Quick Answer
The book is the syndicate manager's live ledger of investor demand for an offering. Institutional accounts submit non-binding indications of interest (IOIs) specifying the shares they want and the price range they will pay. The syndicate desk aggregates IOIs into a demand curve at each price level, tracks investor interest, prospective investors, price-level information, and underwriter splits, and runs know-your-customer (KYC) and new-issue-eligibility screens before allocation.
The book is the bookrunner's instrument panel for pricing, sizing, and allocation. Everything from the marketing meetings funnels into it, and everything that comes out (the final price, the allocation grid, the syndicate split) starts there.

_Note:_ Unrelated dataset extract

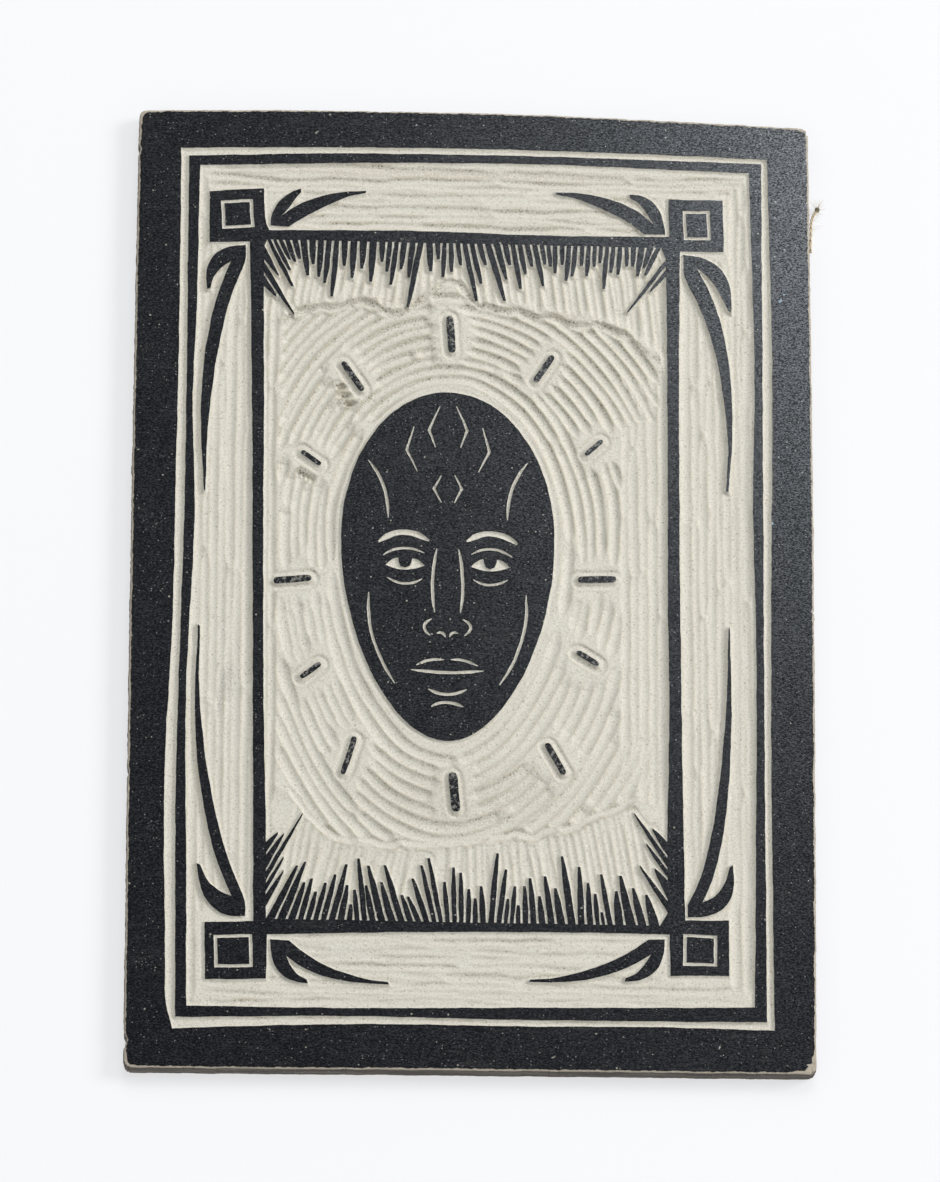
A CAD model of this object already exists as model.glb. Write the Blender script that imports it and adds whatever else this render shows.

Indications of Interest (IOIs)
An indication of interest (IOI) is a non-binding expression from an investor of (a) the number of shares it wants and (b) the price (or price range) it would pay.
- Solicited from institutional accounts during the road show and marketing period
- Aggregated into a demand curve at each price level
- Non-binding: the investor can withdraw or modify until the final price is set
- The aggregate demand curve is the foundation for the final pricing decision
For a typical IPO with a marketed range of $18-$22, the demand curve might show:
- $18: 25 million shares of demand
- $20: 18 million shares of demand
- $22: 9 million shares of demand
If the deal is sized at 10 million shares, the book is "covered" at the high end ($22 with 9 million is just short, but rounding plus aftermarket-seeking adds the buffer). If the demand at $22 collapses to 4 million, the syndicate manager would print at $20 or below.
Exam Tip: Gotchas
- IOIs are NON-BINDING until pricing. Investors may withdraw or modify after the final price is set. A "covered" book at the indicated range can still go to the wire if late-cycle market conditions shift.
- The demand curve drops as price rises. This is the basic shape of every IOI book; sharper drops above the midpoint signal a soft top of the range.
What the IOI Book Tracks
The book is more than a list of orders. The syndicate desk maintains four parallel views.
| Track | What It Captures |
|---|---|
| Investor interest | Shares wanted by account, broken out by price range |
| Price-level information | Where each investor's bid drops off (price elasticity per account) |
| List of prospective investors | Size of interest by account, including accounts not yet committed but in active dialogue |
| Underwriter split | How the issue is split among the underwriters: each syndicate member's allocation and free retention |
Each track answers a different question. Investor interest answers "do we have enough demand?" Price-level information answers "where is the clearing price?" The prospective-investor track answers "what is in the pipeline that has not yet committed?" The underwriter split answers "who gets credit for what?"
Exam Tip: Gotchas
- The book tracks BOTH committed IOIs AND prospective accounts. A prospect that is "still working" but has not yet submitted size is on a separate list inside the book.
- Underwriter splits are tracked inside the book. The syndicate manager allocates the deal across syndicate members based on selling effort, account relationships, and the original underwriting commitment.
Customer Assessments Before Allocation
Before any allocation goes out, every account in the book goes through three screens.
- KYC and anti-money-laundering screening: The syndicate desk confirms the account is on file and current
- New-issue eligibility screening: For IPOs of common equity, the desk confirms the account is not a restricted person under the new-issue rule (covered in the new-issue allocation restrictions section)
- Quality-of-account analysis: Long-term holder vs trader, prior IPO behavior, mandate fit with the issuer's profile
Quality-of-account analysis directs allocation toward investors who tend to hold rather than flip. An account that has flipped its last three IPO allocations within five trading days will get smaller allocations than an account that has held for a year.
Think of it this way: the bookrunner is not just matching demand to supply. The bookrunner is curating the shareholder base the issuer will live with for the next year. A book full of fast-money hedge funds prices well but trades down hard after the lock-up. A book anchored by long-only mutual funds prices a touch lower but supports the stock through the first earnings cycle.
Exam Tip: Gotchas
- Quality of account drives allocation, not just IOI size. Two accounts asking for the same number of shares at the same price can receive very different allocations based on holding-period history.
- The new-issue rule blocks restricted persons from buying IPO common stock. The eligibility screen is mandatory before allocation; the annual representation supports it.